It’s so bad, that there is a classification system just to distinguish between the numerous swindlers. You’ve got your shirosagi, also known as white swindlers, who hunt for money. Then you have the akasagi, or red swindlers, who also hunt for money but their prey consists of the opposite sex. At the top of the food chain you have the "fixers" who obtain the necessary properties, holdings and other financial good stuff that swindlers would put to their advantage. Obviously you have shirosagi and akasagi that are better (or worse) than others that practice the same craft. But, there is a rumored “hidden” class – a group of master swindlers that, for whatever reason, aren’t content with us saps. No, these “black” swindlers, these…kurosagi… look for more enticing prey…like their own kind.
That is the world found in the manga, Kurosagi. Written by Takeshi Natsuhara and drawn by Kuromaru, Kurosagi follows the shady deals, swindles and scams perpetrated by Kurosagi. Our aptly named protagonist is a twenty-something year old adult who knows the tricks of the trade, hunting only the swindlers that prey upon the unsuspecting public with abandon. Why pick on his own kind, you ask? Well, like most scum, swindlers don’t care about the consequences of their actions. In Kurosagi’s case, faced with crippling debt, his father decided that suicide was the best way out. Thinking only the best for his family, he also kills his wife and daughter before facing the Grim Reaper himself.
…Hey, it’s not my fault he thought that Slankets would be a good investment.
While most human beings would have snapped, Kurosagi decided to not become a charity case and single-handily tracks down the shirosagi who swindled his father. His research leads him to the fixer who devised and sold the swindle to the shirosagi and swears vengeance upon him. Six years later, the two are business acquaintances – the fixer supplies Kurosagi with the info, plots and financial holdings needed to pull off the swindle.
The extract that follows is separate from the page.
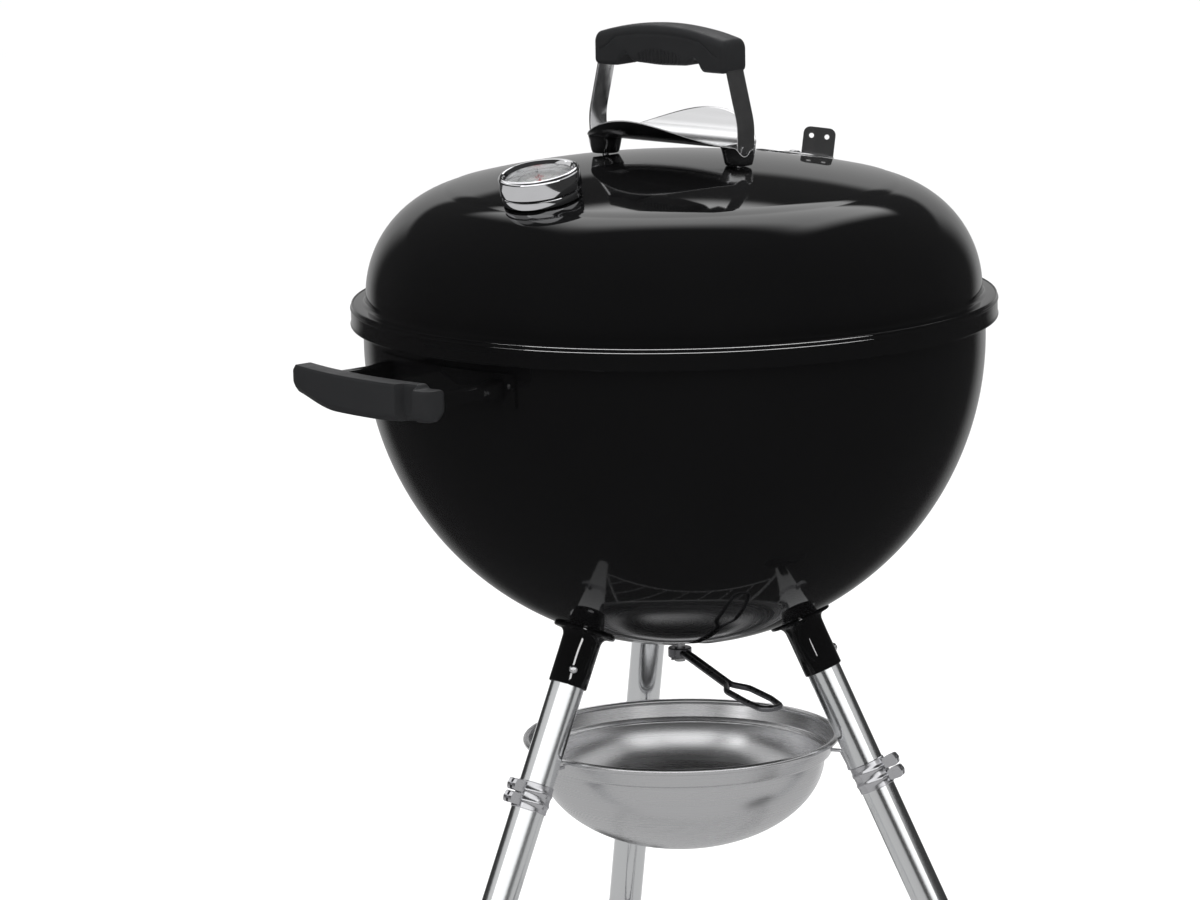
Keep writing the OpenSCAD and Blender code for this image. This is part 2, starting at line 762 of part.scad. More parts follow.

Kurosagi has made a strong running in the realm of manga, ever since it came onto the field back in 2004. It even tied with Bambino! for the 2008 Shogakukan Manga Award in the seinen/general category. The selling point of Kurosagi is not the storyline itself but the premise and back story that creates the world that Kurosagi operates in. We already know what one of the big plot points will be – the eventual showdown between the fixer and Kurosagi. Until then we get to see how Kurosagi and the fixer operate.
Character-wise, Kurosagi has given us some interesting individuals of which the majority walks the proverbial moral tightrope. Kurosagi and the fixer, Katsuragi Toshio, are solid characters on their own. We also have Kashima Masaru, the new inspector of the intellectual crimes department. A man obsessed with Kurosagi, he touts a strict line when it comes to swindlers. His fervor makes you wonder if he wouldn’t outright break the law to get the job done. Rounding out our little quartet is Yoshikawa Tsurara, who plays the ethical foil to Kurosagi in this manga. Seeing the effects of swindling firsthand, her goal is to become a prosecutor that specializes in taking down swindlers.
Kurosagi does have some weak points. While the setup for Kurosagi is interesting, there seems to be a lack of movement towards the plot points set up by the back story. So far, the biggest reveal has been that there are other kurosagis in play, one of which has actually bested our own Kurosagi. For the majority of the series, Kurosagi has followed arcs that, while engaging, have little or nothing to do with the overall plot.
In regards to the art, mangaka Kuromaru’s style varies between pages. At times, though the design is simplistic and light, Kuromaru’s art is detailed and varied. This is best seen towards the beginning and end of a chapter, and also at any dramatic point. Yet there are times where the pages lack detail and suitable background. This is usually perpetrated in scenes inside office buildings and such. It changes from items missing that would “depict a room” to distinguish a room from a rectangle. Kuromaru’s character models suffer from having the same base being too noticeable. While there is nothing truly wrong with that (in my opinion) it’s a bit annoying to notice that I could switch hairstyles with an extra and a main character and see no difference.
All in all, if you’re looking for ways to stab people in the back, I wholefully recommend Kurosagi. Just don’t try it on me – I’m a horrible target.